My family’s flare for the embellishment of our history came to light as well when questioning my Guatemalan relatives. Years before heading to Quetzaltenango, I had discovered a portrait of my young grandfather with a beautiful woman who was most definitely not my grandmother. Apparently it had been taken in Miguel’s photo studio, and on the back read thus (translated from Spanish): “To Leonel and Julieta, from your father, on your wedding day. With love, Miguel Archelao.”
Julieta was my grandpa’s first wife, whom I (and the rest of my family, for that matter) had never known about. I asked Elvira what became of her, and was told that the marriage was not a stable one. My grandfather had abandoned her not long after they were married, and Julieta, distraught, starved herself to death. That to say the least was a punch in the gut.
When I returned from Guatemala I spent about a week with my grandpa.

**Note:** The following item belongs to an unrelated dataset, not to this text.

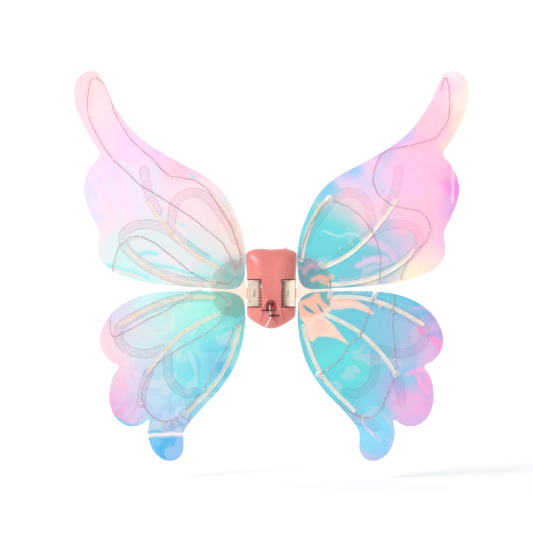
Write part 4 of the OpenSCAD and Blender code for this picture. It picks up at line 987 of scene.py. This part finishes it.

I convinced him to go through our family photos with me, and I sneakily placed the old wedding portrait on the top of the pile. I asked Leonel who the pretty lady was, and he answered that she was his first wife. So far, so good. When I asked him what had ended their marriage, he simply stated that they were young and got married in a hurry; they were not meant for each other and eventually drifted apart. Interestingly enough, he added as an aside that she became a vegetarian and got progressively skinnier and skinnier.
To this day I don’t know whom to believe. I will say that my aunt Elvira loves juicy gossip, often grisly gossip. I had to literally cover my little cousins’ ears on multiple occasions when she described, in gruesome detail, gang killings in the capital or stories from the war. My grandpa, on the other hand, has never been fully forthcoming with the truth, and the “suicide by starvation” account and my grandfather’s vegetarian comment are too tantalizing a coincidence to ignore.